Eventually, the center has resorted to installing a large sign at the front of their driveway instructing travelers that their electronic devices are wrong about Mt. Rushmore's location. Despite this, guest services manager Ashley Wilsey told the Kansas City Star that she regularly encounters a near-constant flow of tourists mistakenly navigating to the center.
Although Google Maps is fast becoming the ultimate authority on navigation, the program is proving vulnerable to mistakes and hackers with results that at times can be catastrophic.
One of the latest blunders involved a company accidentally bulldozing the wrong house due to faulty Google Maps directions. Google took responsibility for the maps error. In this case, two different houses were shown as being in the same location, a Google spokeswoman told CNN.
Then there was the case of a seemingly random Wisconsin murder that investigators say might be due to a Google Earth mix up. Police say that they discovered that the murdered couple's address was switched with another house on the online map - that of the president of a local bank who had received death threats. In 2010, Nicaragua blamed an accidental invasion of Costa Rica on incorrect Google Maps information.
(Also see: Google Maps Needs to Learn More About India)
These cases shed light on the software's susceptibility to errors and hacks. Google Maps is built on layers on information obtained from satellite images as well as photographs taken by Street View cars, which have driven and photographed more than 7 million miles of roads. Google also crowdsources location information through Map Maker, which allows users to directly update local addresses and details. An unknown number of people are employed by the company to comb through these maps for inaccuracies.

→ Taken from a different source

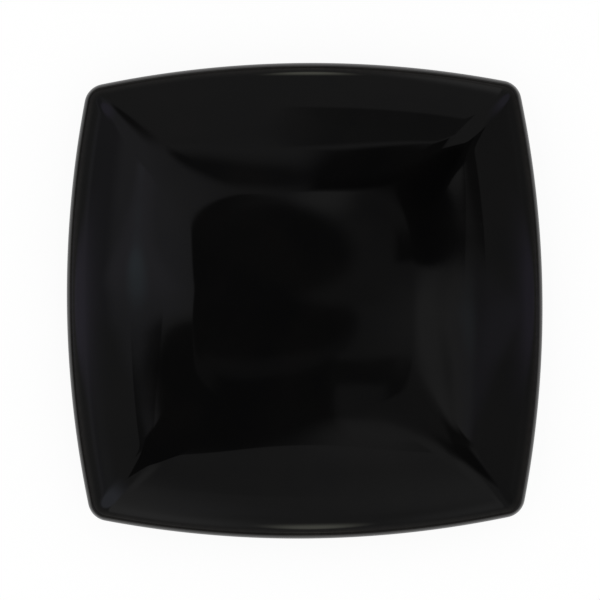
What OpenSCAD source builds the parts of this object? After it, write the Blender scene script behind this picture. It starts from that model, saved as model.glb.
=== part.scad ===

But despite this multi-faceted system, location bugs and mistakes still happen. Trolls and pranksters have taken advantage of the crowdsourced feature by changing businesses to offensive names or by doodling on the map interface. One showed the mascot for Google's mobile operating system, Android, urinating on the Apple logo in an area of Pakistan.
More explicit hacks have also proved that Google Maps is easily accessible to outsiders. Bryan Seely revealed vulnerabilities in Google Maps in 2014 when he hacked into Google Map's business listings and changed the phone number for the San Francisco FBI office and Washington D.C. Secret Service. In a Gizmodo article, Seely described a world of con artists who exploit the feature's vulnerabilities with ease by switching business listings and conning unsuspecting callers. He blames Google's less-than-stellar verification system. "Who is gonna think twice about what Google publishes on their maps? Everyone trusts Google implicitly and it's completely unwarranted and it's completely unsafe," Seely told Valleywag in an interview last year. He also mentioned that he has been paid by companies like Microsoft to spam Google Maps in the past.
Then there's the human error element, such as the case of American tourist, Noel Santillan, who drove six hours in the wrong direction in Iceland through wintery conditions due to a small spelling error he entered into Google Maps. For those misguided Mt. Rushmore tourists, even a large metal sign instructing them to turn around couldn't deter them from total GPS obedience. Some researchers have suggested that GPS dependence is becoming more and more common, and are worried about unforeseen effects. Are we collectively losing our learned sense of direction?
Neuroscience studies suggest that yes, Google Maps and GPS systems may indeed be negatively impacting our brains. Research at McGill University compared the brains of GPS versus non-GPS users and found that non-GPS users had more gray matter and higher functionality in their hippocampuses than those that relied on their devices. The hippocampus is responsible for memory and spatial navigation, the latter of which uses visual cues to create a cognitive map that assists with directionality. An earlier study showed that London taxi drivers, well-versed in the complex map of the city, had much larger hippocampuses than non-taxi drivers. There is also some correlation between those with a more developed hippocampus and lower chances of Alzheimers.
Veronique Bohbot, a neuroscientist who worked on McGill's GPS study, suggests that we limit our GPS use to new destinations only and attempt to build up our cognitive maps by navigating to frequently visited destinations on our own, she said in an article on Phys.org.
Given recent errors, our memories might wind up being more accurate than Google Maps itself.